How true that statement is. Maybe it is a combination of events that lead to issues for athletes post career. Or even issues that have been unresolved because we have been told to “shut up” and “get over it” so they are buried deep inside while we move forward and try our best to stay positive and fight on because it’s going to make us tougher “one day”
That “one day” may come. But the issues still remain. Unforgotten.
I have since taken a full time role as a leader of Athletics in Sweden. A job which I truly love and am constantly challenged by. A job that supports my wishes to continue to be active in athletics and transition into life after sport.
To create an environment for myself, similar to that of the German system that I was a part of for 6 years. Where athletes are supported finically to “train out” for the sake of physical and mental well being post career. Assisting their country’s elite to transition smoothly into life after sport.
I personally have come to the realisation that if I walk away from the sport that I love on a negative note that I would be doing a discredit to myself. That I let someone or something get the better of me.
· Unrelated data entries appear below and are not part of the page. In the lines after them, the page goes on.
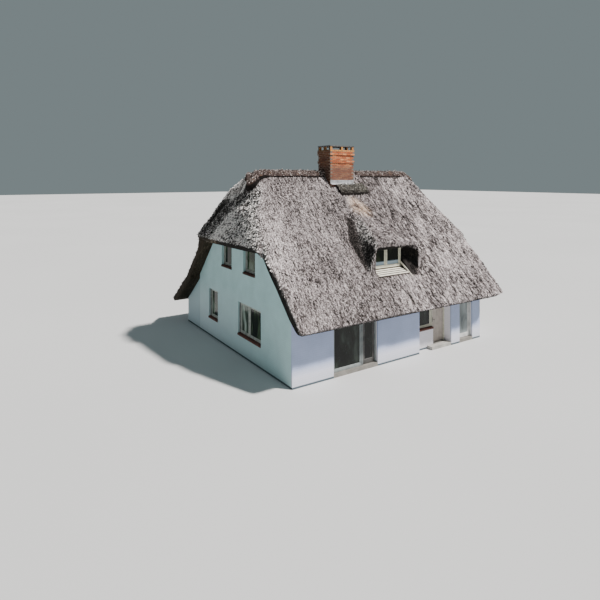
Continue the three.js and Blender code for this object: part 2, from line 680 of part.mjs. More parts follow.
function frontWallHead() {
  const inside = WALL + SEAT;
  const back = WALL + RECESS.deep;
  const far = LENGTH - inside;
  const long = frontWall([[inside, 0], [far, 0], [far, WALL], [inside, WALL]], HEAD, FAR);
  const x0 = RECESS.left - WALL;
  const x1 = RECESS.right + WALL;
  const over = frontWall([[x0, 1], [x1, 1], [x1, back], [x0, back]], HEAD, UPPER_FLOOR.bottom - SEAT);
  return long.add(over);
}

function recessWall() {
  const { left, split, deep, sill } = RECESS;
  return box(left + SEAT, split - SEAT, deep, deep + WALL, 0, sill);
}

function backWall() {
  const inside = WALL + SEAT;
  return box(inside, LENGTH - inside, DEPTH - WALL, DEPTH, 0, RIDGE.top).intersect(underRoof(SEAT));
}

function groundFloor() {
  const inside = WALL + SEAT;
  const plan = [
    [inside, inside], [RECESS.left - WALL - SEAT, inside], [RECESS.left - WALL - SEAT, inside + RECESS.deep],
    [RECESS.right + WALL + SEAT, inside + RECESS.deep], [RECESS.right + WALL + SEAT, inside],
    [LENGTH - inside, inside], [LENGTH - inside, DEPTH - inside], [inside, DEPTH - inside],
  ];
  let solid = prism(plan, Z, 0, FLOOR_TOP);
  for (const { left, right } of [TERRACE, GARDEN]) {
    solid = solid.add(box(left + SEAT, right - SEAT, 0, inside + 1, 0, FLOOR_TOP));
  }
  const { split, right, deep } = RECESS;
  return solid.add(box(split + SEAT, right - SEAT, deep, deep + inside + 1, 0, FLOOR_TOP));
}

function upperFloor() {
  const inside = WALL + SEAT;
  const { bottom, top, back } = UPPER_FLOOR;
  const slab = box(inside, LENGTH - inside, inside, back, bottom, top);
  return slab.intersect(underRoof(SEAT)).subtract(stackHole());
}

// Joinery. Windows and doors are drawn with x along the wall, y into the house and z up from the sill.

function sash(width, height, face, deep, bars) {
  const { fit } = FRAME;
  let solid = box(fit, width - fit, 0, deep, fit, height - fit);
  const edges = [0, ...bars.flatMap((at) => [at - face / 2, at + face / 2]), width];
  for (let i = 0; i < edges.length; i += 2) {
    const x0 = edges[i] + (i === 0 ? face : 0);
    const x1 = edges[i + 1] - (i + 2 === edges.length ? face : 0);
    solid = solid.subtract(box(x0, x1, -1, deep + 1, face, height - face));
  }
  return solid;
}

function pane(x0, x1, deep, z0, z1) {
  return box(x0, x1, (deep - PANE) / 2, (deep + PANE) / 2, z0, z1);
}

function windowUnit({ width, sill, head, bars }) {
  const { face, deep } = FRAME;
  const height = head - sill;
  const glass = pane(face / 2, width - face / 2, deep, face / 2, height - face / 2);
  return sash(width, height, face, deep, bars).add(glass);
}

// One half of each hinge: a knuckle on the hinge axis, and the plate that fixes it to a face
function hingeHalves(axisX, faceY, lift, towards) {
  const { radius, tall, out, plate, thick, sides, heights } = HINGE;
  const parts = heights.map((height) => {
    const z = height + lift;
    const knuckle = new THREE.CylinderGeometry(radius, radius, tall, sides);
    knuckle.rotateX(Math.PI / 2);
    knuckle.translate(axisX, faceY + out, z + tall / 2);
    const far = axisX + towards * plate;
    const strap = box(Math.min(axisX, far), Math.max(axisX, far), faceY - 1, faceY + thick, z, z + tall);
    return toSolid(knuckle).add(strap);
  });
  return parts.reduce((all, part) => all.add(part));
}

const FRAME_HEIGHT = HEAD - FLOOR_TOP - 2 * SEAT;

// Frame round a doorway, open at its foot, with the fixed halves of the hinges on its right side
function doorFrame(width, height) {
  const { face, deep, fit } = FRAME;
  const hole = box(face, width - face, -1, deep + 1, -1, height - face);
  const hinges = hingeHalves(width - face - HINGE.gap, deep, 0, 1);
  return box(fit, width - fit, 0, deep, 0, height - fit).subtract(hole).add(hinges);
}

// Terrace frame: a fixed pane beside the doorway, with a post between them
function terraceFrame() {
  const { face, deep } = FRAME;
  const width = TERRACE.right - TERRACE.left;
  const post = TERRACE_POST.left - TERRACE.left;
  const upright = box(post, post + TERRACE_POST.width, 0, deep, 0, FRAME_HEIGHT - 1);
  let solid = doorFrame(width, FRAME_HEIGHT).add(upright);
  solid = solid.add(box(face / 2, post + 1, 0, deep, 0, face));
  return solid.add(pane(face / 2, post + 1, deep, face / 2, FRAME_HEIGHT - face / 2));
}

// Entrance frame: the recess window on its brick seat beside the entrance doorway
function entranceFrame() {
  const { face, deep, fit } = FRAME;
  const width = RECESS.right - RECESS.left;
  const post = RECESS.split - RECESS.left;
  const seat = RECESS.sill - FLOOR_TOP;
  let solid = box(fit, width - fit, 0, deep, 0, FRAME_HEIGHT - fit);
  solid = solid.subtract(box(post + face, width - face, -1, deep + 1, -1, FRAME_HEIGHT - face));
  solid = solid.subtract(box(-1, post + 1, -1, deep + 1, -1, seat));
  solid = solid.subtract(box(face, post - face / 2, -1, deep + 1, seat + face, FRAME_HEIGHT - face));
  solid = solid.add(pane(face / 2, post, deep, seat + face / 2, FRAME_HEIGHT - face / 2));
  return solid.add(hingeHalves(width - face - HINGE.gap, deep, 0, 1));
}

function handle(at, depth) {
  const { length, bar, out, height, plate } = HANDLE;
  const [wide, tall, thin] = plate;
  const side = wide / 2;
  const low = height - tall / 2;
  const high = height + tall / 2;
  const back = box(at - side, at + side, -thin, 1, low, high);
  const neck = box(at - bar / 2, at + bar / 2, -out, 1, height - bar / 2, height + bar / 2);
  const lever = box(at - bar / 2, at + length, -out - 1, -out + bar, height - bar / 2, height + bar / 2);
  const inner = box(at - side, at + side, depth - 1, depth + thin, low, high);
  return back.add(neck).add(lever).add(inner);
}

// Leaf with its handle at the left and the moving halves of its hinges at the right
function boardedLeaf(width, height) {
  const { thick, stile, clear, undercut } = LEAF;
  const lift = HINGE.tall + 2 * SEAT - undercut;
  const hinges = hingeHalves(width + clear - HINGE.gap, thick, lift, -1);
  return box(0, width, 0, thick, 0, height).add(handle(stile / 2, thick)).add(hinges);
}

function glazedLeaf(width, height) {
  const { thick, stile, rail } = LEAF;
  const hole = box(stile, width - stile, -1, thick + 1, rail, height - stile);
  const glass = pane(stile - 1, width - stile + 1, thick, rail - 1, height - stile + 1);
  return boardedLeaf(width, height).subtract(hole).add(glass);
}

// Assembly

const house = new THREE.Group();
house.name = 'thatched_cottage';
const ORIGIN = [
  (LEFT_HIP.back[0] + RIGHT_HIP.front[0]) / 2,
  (FRONT_EAVE.reach + REAR_EAVE.reach) / 2,
];
house.position.set(-ORIGIN[0], -ORIGIN[1], 0);

function place(name, solid, finish) {
  const material = new THREE.MeshStandardMaterial(FINISHES[finish]);
  const mesh = new THREE.Mesh(toGeometry(solid), material);
  mesh.name = name;
  house.add(mesh);
  return mesh;
}

const reed = (name, solid) => place(name, solid, 'reed');
const render = (name, solid) => place(name, solid, 'render');
const joinery = (name, solid) => place(name, solid, 'paintedWood');

place('ground_floor', groundFloor(), 'concrete');
place('upper_floor', upperFloor(), 'timber');

render('front_wall_left', pier(WALL + SEAT, TERRACE.left));
render('front_wall_middle', returnPier(TERRACE.right, RECESS.left, RECESS.left, -1));
render('front_wall_pier', returnPier(RECESS.right, GARDEN.left, RECESS.right, 1));
render('front_wall_right', pier(GARDEN.right, LENGTH - WALL - SEAT));
render('front_wall_head', frontWallHead());
render('recess_wall', recessWall());
render('left_gable_wall', gableWall(0));
render('right_gable_wall', gableWall(LENGTH));
render('back_wall', backWall());

reed('thatch_front_left', swelled(slope(FRONT_SECTION, PLANS.frontLeft), PLANS.frontLeft, frontTop));
reed('thatch_front_right', swelled(slope(FRONT_SECTION, PLANS.frontRight), PLANS.frontRight, frontTop));
reed('thatch_below_front_dormer', thatchBelowDormer());
reed('front_dormer_hood', frontDormerHood());
reed('thatch_back', swelled(slope(BACK_SECTION, PLANS.back), PLANS.back, backTop).subtract(stackHole()));
reed('thatch_below_rear_dormer', slope(BACK_SECTION, PLANS.belowRearDormer));
reed('thatch_rear_eave', slope(REAR_EAVE_SECTION, PLANS.rearEave));
reed('rear_dormer_hood', rearDormerHood());
reed('thatch_left_hip', thatchHip(LEFT_HIP));
reed('thatch_right_hip', thatchHip(RIGHT_HIP));

const capStop = STACK.left - SEAT;
const capRestart = STACK.right + CAP_RIGHT.gap;
const capLeft = ridgeCap(CAP_LEFT.start, capStop, CAP_LEFT.bulb, CAP_LEFT.start, CAP_LEFT.bulbZ);
const capRight = ridgeCap(capRestart, CAP_RIGHT.end, CAP_RIGHT.bulb, CAP_RIGHT.end, CAP_RIGHT.bulbZ);
place('ridge_cap_left', capLeft, 'ridgeReed');
place('ridge_cap_right', capRight, 'ridgeReed');

place('chimney_stack', chimneyStack(), 'brick');
place('chimney_cover_slab', chimneyCover(), 'slab');
place('chimney_flashing', chimneyFlashing(), 'lead');
place('chimney_saddle', chimneySaddle(), 'mossyReed');

joinery('front_dormer_apron', dormerApron());
const dormerWindow = {
  width: DORMER.windowRight - DORMER.windowLeft, sill: DORMER.sill, head: DORMER.head,
  bars: [(DORMER.windowRight - DORMER.windowLeft) / 2],
};
joinery('front_dormer_window', windowUnit(dormerWindow))
  .position.set(DORMER.windowLeft, DORMER.windowY + SEAT, DORMER.sill);
const rearWindow = {
  width: REAR_DORMER.windowRight - REAR_DORMER.windowLeft, sill: REAR_DORMER.sill, head: REAR_DORMER.head,
  bars: [(REAR_DORMER.windowRight - REAR_DORMER.windowLeft) / 2],
};
const rearDormerWindow = joinery('rear_dormer_window', windowUnit(rearWindow));
rearDormerWindow.rotation.z = Math.PI;
rearDormerWindow.position.set(REAR_DORMER.windowRight, REAR_DORMER.windowY, REAR_DORMER.sill);

const gableNames = ['large_window', 'narrow_window', 'upper_window_front', 'upper_window_rear'];
GABLE_WINDOWS.forEach((spec, i) => {
  const left = joinery(`left_gable_${gableNames[i]}`, windowUnit(spec));
  left.rotation.z = -Math.PI / 2;
  left.position.set(FRAME.setback, spec.from + spec.width, spec.sill);
  const right = joinery(`right_gable_${gableNames[i]}`, windowUnit(spec));
  right.rotation.z = Math.PI / 2;
  right.position.set(LENGTH - FRAME.setback, spec.from, spec.sill);
});

const sillZ = FLOOR_TOP + SEAT;
joinery('terrace_frame', terraceFrame()).position.set(TERRACE.left, FRAME.setback, sillZ);
joinery('garden_door_frame', doorFrame(GARDEN.right - GARDEN.left, FRAME_HEIGHT))
  .position.set(GARDEN.left, FRAME.setback, sillZ);
joinery('entrance_frame', entranceFrame()).position.set(RECESS.left, RECESS.deep + FRAME.setback, sillZ);

const { clear, undercut, thick } = LEAF;
const leafHeight = HEAD - FLOOR_TOP - FRAME.face - undercut - clear;
const leafZ = FLOOR_TOP + undercut;
const leafY = FRAME.setback + FRAME.deep - thick;
const terraceDoorX = TERRACE_POST.left + TERRACE_POST.width + clear;
const terraceDoorWidth = TERRACE.right - FRAME.face - clear - terraceDoorX;
joinery('terrace_door', glazedLeaf(terraceDoorWidth, leafHeight))
  .position.set(terraceDoorX, leafY, leafZ);
const gardenDoorX = GARDEN.left + FRAME.face + clear;
joinery('garden_door', glazedLeaf(GARDEN.right - FRAME.face - clear - gardenDoorX, leafHeight))
  .position.set(gardenDoorX, leafY, leafZ);
const entranceDoorX = RECESS.split + FRAME.face + clear;
const entranceDoorWidth = RECESS.right - FRAME.face - clear - entranceDoorX;
place('entrance_door', boardedLeaf(entranceDoorWidth, leafHeight), 'doorWood')
  .position.set(entranceDoorX, RECESS.deep + leafY, leafZ);

place('entrance_step', box(0, STEP.width, 0, STEP.deep, 0, STEP.high), 'concrete')
  .position.set(RECESS.right - STEP.width - SEAT, RECESS.deep - STEP.deep, 0);

export default house;
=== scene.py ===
# %% [markdown]
# # Dressing a thatched cottage
# The construction of the cottage is already settled: walls, floors, reed roof, chimney and joinery stand as
# plain solids at their real size. This lesson loads them as a fixed frame and gives every surface the form
# and finish that the eye expects: combed reed, a heather ridge, laid brick, painted masonry, glazed casements
# and boarded doors. All lengths are metres. x runs along the ridge, y from the front to the back, z up.

# %% Load the frame
import math

import bmesh
import bpy
import numpy as np
from mathutils import Matrix, Vector


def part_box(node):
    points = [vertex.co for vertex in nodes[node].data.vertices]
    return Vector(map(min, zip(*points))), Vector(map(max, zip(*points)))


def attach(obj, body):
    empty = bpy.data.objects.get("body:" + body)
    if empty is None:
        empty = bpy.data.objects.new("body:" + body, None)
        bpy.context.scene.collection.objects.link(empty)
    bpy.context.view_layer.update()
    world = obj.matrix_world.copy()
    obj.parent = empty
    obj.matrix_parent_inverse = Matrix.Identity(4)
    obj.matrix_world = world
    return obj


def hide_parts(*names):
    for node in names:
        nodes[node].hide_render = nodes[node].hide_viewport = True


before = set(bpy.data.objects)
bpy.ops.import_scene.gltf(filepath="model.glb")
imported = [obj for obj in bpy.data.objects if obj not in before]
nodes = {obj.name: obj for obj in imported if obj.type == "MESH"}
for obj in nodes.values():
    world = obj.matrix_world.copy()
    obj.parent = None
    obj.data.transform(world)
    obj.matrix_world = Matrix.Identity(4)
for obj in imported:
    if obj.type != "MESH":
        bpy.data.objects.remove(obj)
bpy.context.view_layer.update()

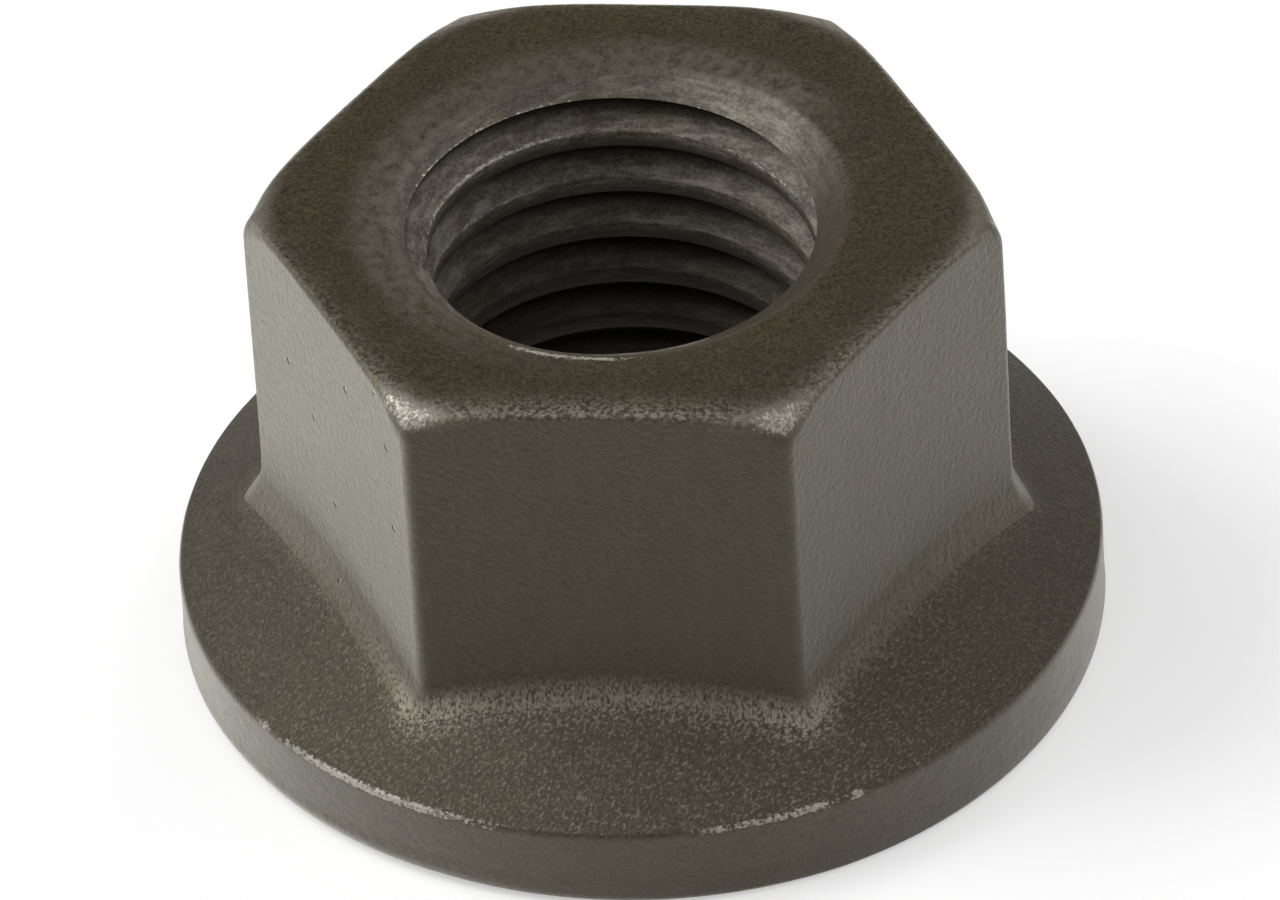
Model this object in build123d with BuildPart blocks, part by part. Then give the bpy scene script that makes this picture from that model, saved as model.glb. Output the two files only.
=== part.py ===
"""Serrated flange nut, 3/4-10 UNC with 1-1/8 in flats: one forged and tapped steel piece.

The nut stands on its serrated bearing face. The origin is on the thread axis in the
plane of that face, +Z runs up the axis, and one flat of the hexagon faces -Y.
Lengths are in millimetres and angles in degrees.
"""

import os
from math import atan2, cos, degrees, radians, sin, tan

from build123d import *

# Hexagon
across_flats = 28.575
nut_height = 22.2
corner_radius = 0.7
crown_diameter = 29.4
crown_angle = 25
crown_edge_radius = 0.4

# Flange
flange_diameter = 40.4
rim_height = 3.85
flange_slope = 30
rim_edge_chamfer = 0.3
foot_edge_chamfer = 0.5
root_fillet = 1.5

# Tapped bore, at the crests of the 3/4-10 thread, with its two conical mouths
minor_diameter = 16.84
mouth_diameter = 20.6
mouth_angle = 110
foot_mouth_diameter = 22.1
foot_mouth_angle = 120

# Serrations in the bearing face: how deep they are at their outer ends, and the share
# of each tooth's pitch that its ramp takes from the face
serration_count = 30
serration_depth = 0.55
serration_diameter = 37.6
serration_share = 0.75

# What a cutter runs past the surface that it cuts, as a length and as an angle
overrun = 1.0
overrun_angle = 1.0


def mouth_depth(outer_diameter, full_angle):
    """Depth of a conical mouth that narrows to the bore."""
    return (outer_diameter - minor_diameter) / 2 / tan(radians(full_angle / 2))


# One gap between two teeth: a slice of pie from the axis out to the serrations' edge. Its
# first side, along +X, is the tooth's steep wall, and its lid is one flat ramp that comes
# down to the bearing face at gap_angle, so that the nut slides when it is turned
# clockwise and bites when it is turned back.
gap_radius = serration_diameter / 2
gap_angle = serration_share * 360 / serration_count
gap_width = gap_radius * sin(radians(gap_angle))
ramp_angle = degrees(atan2(serration_depth, gap_width))
slice_angle = radians(gap_angle + overrun_angle)

with BuildPart() as serration_gap:
    with BuildSketch(Plane.XY.offset(-overrun)):
        with BuildLine():
            Polyline(
                (0, 0),
                (gap_radius, 0),
                (gap_radius * cos(slice_angle), gap_radius * sin(slice_angle)),
                close=True,
            )
        make_face()
    extrude(amount=overrun + serration_depth)
    ramp = Plane.XY.rotated((-ramp_angle, 0, 0)).rotated((0, 0, gap_angle))
    split(bisect_by=ramp, keep=Keep.BOTTOM)


with BuildPart() as flange_nut:
    # Hexagon bar with rounded corners
    with BuildSketch() as hexagon:
        RegularPolygon(across_flats / 2, 6, major_radius=False)
        fillet(hexagon.vertices(), corner_radius)
    extrude(amount=nut_height)

    # Crown: a shallow cone that only takes the corners
    crown_reach = across_flats - crown_diameter / 2
    crown_fall = crown_reach * tan(radians(crown_angle))
    with BuildSketch(Plane.XZ) as crown_cut:
        with BuildLine():
            Polyline(
                (crown_diameter / 2, nut_height),
                (across_flats, nut_height),
                (across_flats, nut_height - crown_fall),
                close=True,
            )
        make_face()
    revolve(axis=Axis.Z, mode=Mode.SUBTRACT)
    fillet(flange_nut.faces().sort_by(Axis.Z)[-1].edges(), crown_edge_radius)

    # Flange: an upright rim under a cone that runs up into the hexagon
    cone_rise = tan(radians(flange_slope))
    cone_top = rim_height + flange_diameter / 2 * cone_rise
    with BuildSketch(Plane.XZ) as flange_profile:
        with BuildLine():
            Polyline(
                (0, 0),
                (flange_diameter / 2, 0),
                (flange_diameter / 2, rim_height),
                (0, cone_top),
                close=True,
            )
        make_face()
        rim_ends = flange_profile.vertices().group_by(Axis.X)[-1].sort_by(Axis.Y)
        chamfer(rim_ends[0], foot_edge_chamfer)
        rim_ends = flange_profile.vertices().group_by(Axis.X)[-1].sort_by(Axis.Y)
        chamfer(rim_ends[-1], rim_edge_chamfer)
    revolve(axis=Axis.Z)

    # Root: the walls run out into the cone in one hollow fillet, on the edges that lie
    # between the cone's height at the rim and its height just inside a flat
    root_low = rim_height + rim_edge_chamfer
    root_high = cone_top - (across_flats / 2 - corner_radius) * cone_rise
    root_edges = (
        flange_nut.edges()
        .filter_by(GeomType.LINE, reverse=True)
        .filter_by_position(Axis.Z, root_low, root_high, inclusive=(False, False))
    )
    fillet(root_edges, root_fillet)

    # Bore at the thread's minor diameter, with a conical mouth at each end
    with BuildSketch(Plane.XZ) as bore_profile:
        with BuildLine():
            Polyline(
                (0, 0),
                (foot_mouth_diameter / 2, 0),
                (minor_diameter / 2, mouth_depth(foot_mouth_diameter, foot_mouth_angle)),
                (minor_diameter / 2, nut_height - mouth_depth(mouth_diameter, mouth_angle)),
                (mouth_diameter / 2, nut_height),
                (0, nut_height),
                close=True,
            )
        make_face()
    revolve(axis=Axis.Z, mode=Mode.SUBTRACT)

    # Serrations in the bearing face
    with PolarLocations(0, serration_count):
        add(serration_gap.part, mode=Mode.SUBTRACT)

os.makedirs("parts", exist_ok=True)
flange_nut.part.label = "flange_nut"
export_step(flange_nut.part, "parts/flange_nut.step")
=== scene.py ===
"""Looks of the serrated flange nut: a forged and tapped nut with a dark phosphate finish.

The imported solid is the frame. One closed surface of the whole nut stands for it, with its
worn corners, its helical thread and its serrations. The rest is finish, floor and light.
Everything is in metres, in the frame of the solid.
"""

import math

import bpy
import numpy as np
from mathutils import Matrix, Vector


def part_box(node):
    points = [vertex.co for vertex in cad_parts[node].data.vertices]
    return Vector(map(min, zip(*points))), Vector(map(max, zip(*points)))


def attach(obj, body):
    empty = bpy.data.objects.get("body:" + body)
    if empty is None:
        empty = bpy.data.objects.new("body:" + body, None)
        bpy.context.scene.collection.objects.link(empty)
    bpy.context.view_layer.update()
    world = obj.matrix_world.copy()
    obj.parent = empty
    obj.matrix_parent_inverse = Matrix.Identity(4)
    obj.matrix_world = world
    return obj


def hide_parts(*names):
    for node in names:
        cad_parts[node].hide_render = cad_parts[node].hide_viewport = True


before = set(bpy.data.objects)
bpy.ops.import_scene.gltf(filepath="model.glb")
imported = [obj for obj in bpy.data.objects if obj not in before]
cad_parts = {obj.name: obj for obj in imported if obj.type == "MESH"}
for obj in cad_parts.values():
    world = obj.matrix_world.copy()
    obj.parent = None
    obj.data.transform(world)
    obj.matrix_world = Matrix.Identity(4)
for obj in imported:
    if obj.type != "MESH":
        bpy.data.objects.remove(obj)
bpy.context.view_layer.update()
nut_low, nut_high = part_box("flange_nut")

MM = 0.001

# ---------------------------------------------------------------- sizes

# Hexagon: one flat faces -Y, so the corners are at 0, 60, 120 ... degrees
nut_height = nut_high.z
across_flats = 28.575 * MM
apothem = across_flats / 2
corner_radius = 0.55 * MM
crown_radius = 14.68 * MM
crown_slope = 0.357
crown_curve = 0.083 / MM
crown_softness = 0.5 * MM
top_edge_radius = 0.2 * MM
tip_spread = math.radians(4.5)

# Rounding of the crown's corners and of the rim's foot: degrees, and a radius in mm
tip_radii = (
    (0, 1.0), (40, 0.9), (60, 0.35), (120, 0.35), (140, 0.9), (180, 1.0), (240, 0.75), (300, 0.75),
)
foot_radii = (0, 0.45), (180, 0.6), (220, 0.92), (250, 0.85), (275, 0.5), (300, 0.25), (335, 0.35)

# Flange
flange_radius = nut_high.x
rim_height = 3.85 * MM
flange_slope = math.tan(math.radians(30))
rim_edge_radius = 0.2 * MM
root_radius = 1.45 * MM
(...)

That I could not finish the story with, “and it was fun” just as I had wished when I was 7 years old.
I cannot predict how I will feel when I finally say, “Thank you athletics, It has been awesome” but I can tell you that it will be on my terms. Something that I truly hope will help me feel comfortable moving on “safely” and avoiding the struggles that many many athletes go through.
I honestly hope that in the environment and culture of sport where athletes shall not reveal weakness, where they shall be strong in all battles, that more athletes raise their voice and realise that it is also considered a “strength” to be able to talk about the issues that hinder us.